### PROVIDED MATERIAL

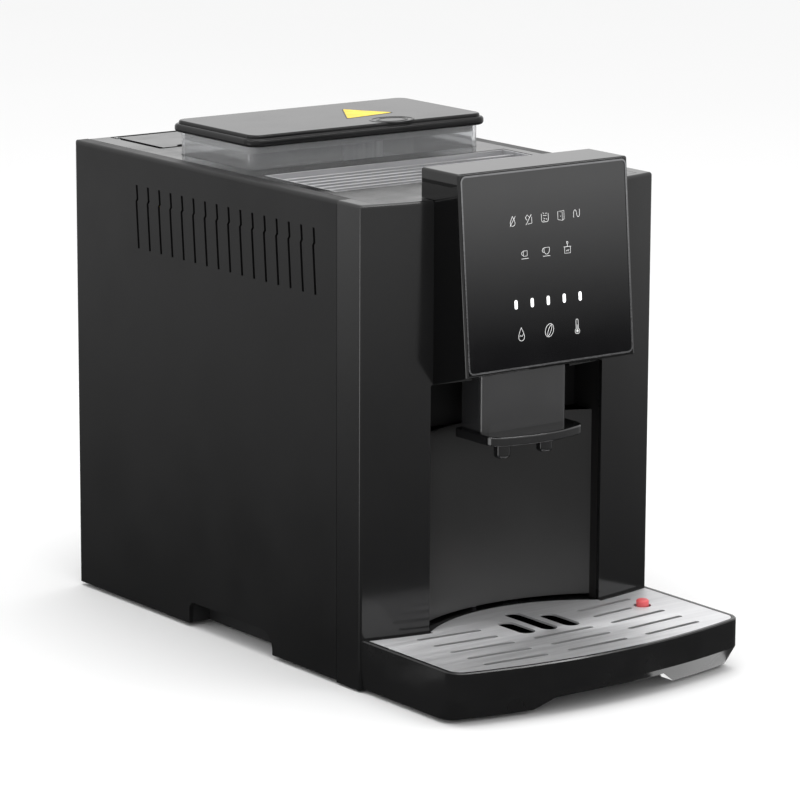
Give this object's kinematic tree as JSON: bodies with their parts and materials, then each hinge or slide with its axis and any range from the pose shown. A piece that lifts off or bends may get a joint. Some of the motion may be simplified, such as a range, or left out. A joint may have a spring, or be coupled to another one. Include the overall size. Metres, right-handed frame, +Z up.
{
  "type": "bean-to-cup coffee machine",
  "caption": "Countertop automatic coffee machine with touch panel head, height-adjustable twin outlet, pull-out drip tray, bean bin under a lift-off lid, and rear water tank.",
  "frame": {"origin": "centre of the whole machine's footprint, on the surface that it stands on", "axes": "+Z up, -Y towards the user, where the drip tray and the control head are, +X to the machine's service-door side"},
  "size_m": [0.25, 0.475, 0.3575],
  "materials": {
    "side_black": "satin black moulded ABS, fine texture",
    "front_gloss": "gloss black moulded front",
    "deck_black": "semi-gloss black deck",
    "bay_satin": "satin dark back panel",
    "black_structure": "matt black structural moulding",
    "tray_black": "satin black moulded tray",
    "lid_black": "semi-gloss black lid",
    "spout_grey": "dark grey satin cover",
    "nozzle_black": "gloss black",
    "knob_grey": "light grey knob",
    "float_red": "red indicator float",
    "grid_steel": "brushed stainless sheet",
    "shelf_metal": "brushed ribbed warming shelf",
    "bezel_metal": "thin bright trim",
    "black_glass": "opaque black printed glass",
    "smoked_clear": "smoked clear bean bin",
    "tank_clear": "clear smoked water tank",
    "pipe_clear": "silicone hose",
    "foot_rubber": "soft rubber feet",
    "seal_rubber": "translucent grey silicone seal",
    "steel_pin": "plain steel",
    "frame_grey": "grey glass-filled nylon",
    "brewer_plastic": "food-grade plastic",
    "grinder_alloy": "cast alloy housing",
    "burr_steel": "hardened burr",
    "motor_steel": "zinc-plated can",
    "boiler_alloy": "cast thermoblock",
    "valve_brass": "brass valve body",
    "circuit_board": "printed circuit board"
  },
  "bodies": {
    "casing": {"base_pan": "black_structure", "feet": "foot_rubber", "side_panel_left": "side_black", "side_panel_right": "side_black", "door_pins": "steel_pin", "magnet_strike": "steel_pin", "rear_panel": "side_black", "rear_screws": "steel_pin", "top_cover": "deck_black", "front_frame": "front_gloss", "bay_panel": "bay_satin", "spout_guide": "black_structure", "head_shell": "front_gloss", "head_bezel": "bezel_metal", "control_glass": "black_glass", "control_board": "circuit_board", "tray_runners": "black_structure", "cup_shelf": "shelf_metal", "hopper_bin": "smoked_clear", "tank_seat": "black_structure", "inner_frame": "frame_grey", "rear_bulkhead": "frame_grey", "grinder_body": "grinder_alloy", "grinder_motor": "motor_steel", "grounds_chute": "black_structure", "brew_frame": "frame_grey", "brew_chamber": "brewer_plastic", "upper_piston": "brewer_plastic", "brew_motor": "motor_steel", "grounds_shelf": "black_structure", "boiler": "boiler_alloy", "pump": "motor_steel", "flow_meter": "brewer_plastic", "valve_block": "valve_brass", "water_pipes": "pipe_clear", "coffee_pipe": "pipe_clear", "power_board": "circuit_board", "power_inlet": "black_structure", "switch_frame": "black_structure"},
    "hopper_lid": {"hopper_lid": "lid_black", "lid_seal": "seal_rubber"},
    "grind_knob": {"grind_knob": "knob_grey", "upper_burr": "burr_steel"},
    "grinder_burr": {"lower_burr": "burr_steel"},
    "spout": {"spout_cover": "spout_grey", "spout_body": "black_structure", "spout_nozzles": "nozzle_black"},
    "drip_tray": {"drip_tray": "tray_black"},
    "drip_grid": {"drip_grid": "grid_steel"},
    "tray_float": {"tray_float": "float_red"},
    "water_tank": {"water_tank": "tank_clear", "tank_valve": "black_structure", "tank_lid_pins": "steel_pin"},
    "tank_lid": {"tank_lid": "deck_black"},
    "service_door": {"service_door": "side_black", "door_magnet": "steel_pin"},
    "grounds_box": {"grounds_box": "tray_black"},
    "brew_piston": {"brew_piston": "brewer_plastic"},
    "brew_screw": {"brew_screw": "steel_pin"},
    "power_rocker": {"power_rocker": "nozzle_black"}
  },
  "joints": [
    {"name": "hopper_lid_lift", "type": "slide", "parent": "casing", "child": "hopper_lid", "axis": [0, 0, 1], "range_m": [0, 0.1]},
    {"name": "grind_setting", "type": "hinge", "parent": "casing", "child": "grind_knob", "pos_m": [0.025, 0.0885, 0.303], "axis": [0, 0, 1], "range_deg": [-90, 90]},
    {"name": "burr_spin", "type": "hinge", "parent": "casing", "child": "grinder_burr", "pos_m": [0.025, 0.0885, 0.233], "axis": [0, 0, 1], "continuous": true},
    {"name": "spout_height", "type": "slide", "parent": "casing", "child": "spout", "axis": [0, 0, 1], "range_m": [-0.035, 0.025]},
    {"name": "tray_slide", "type": "slide", "parent": "casing", "child": "drip_tray", "axis": [0, -1, 0], "range_m": [0, 0.17]},
    {"name": "grid_lift", "type": "slide", "parent": "drip_tray", "child": "drip_grid", "axis": [0, 0, 1], "range_m": [0, 0.05]},
    {"name": "float_rise", "type": "slide", "parent": "drip_tray", "child": "tray_float", "axis": [0, 0, 1], "range_m": [0, 0.006]},
    {"name": "tank_lift", "type": "slide", "parent": "casing", "child": "water_tank", "axis": [0, 0, 1], "range_m": [0, 0.205]},
    {"name": "tank_lid_hinge", "type": "hinge", "parent": "water_tank", "child": "tank_lid", "pos_m": [0, 0.2297, 0.3312], "axis": [-1, 0, 0], "range_deg": [0, 100]},
    {"name": "door_hinge", "type": "hinge", "parent": "casing", "child": "service_door", "pos_m": [0.1226, 0.0624, 0.138], "axis": [0, 0, 1], "range_deg": [0, 88]},
    {"name": "grounds_slide", "type": "slide", "parent": "casing", "child": "grounds_box", "axis": [1, 0, 0], "range_m": [0, 0.045]},
    {"name": "piston_rise", "type": "slide", "parent": "casing", "child": "brew_piston", "axis": [0, 0, 1], "range_m": [0, 0.03]},
    {"name": "screw_spin", "type": "hinge", "parent": "casing", "child": "brew_screw", "pos_m": [0.008, -0.0065, 0.173], "axis": [0, 0, 1], "range_deg": [0, 910]},
    {"name": "rocker_tilt", "type": "hinge", "parent": "casing", "child": "power_rocker", "pos_m": [-0.029, 0.2305, 0.048], "axis": [1, 0, 0], "range_deg": [0, 14]}
  ],
  "couplings": [
    {"joint": "grounds_slide", "follows": "door_hinge", "m_per_rad": 0.029169},
    {"joint": "screw_spin", "follows": "piston_rise", "rad_per_m": 523.6}
  ]
}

### YOUR TASK
Copy each line above where the string "bodies" occurs.

### EXERCISE SOLUTION
Give this object's kinematic tree as JSON: bodies with their parts and materials, then each hinge or slide with its axis and any range from the pose shown. A piece that lifts off or bends may get a joint. Some of the motion may be simplified, such as a range, or left out. A joint may have a spring, or be coupled to another one. Include the overall size. Metres, right-handed frame, +Z up.
  "bodies": {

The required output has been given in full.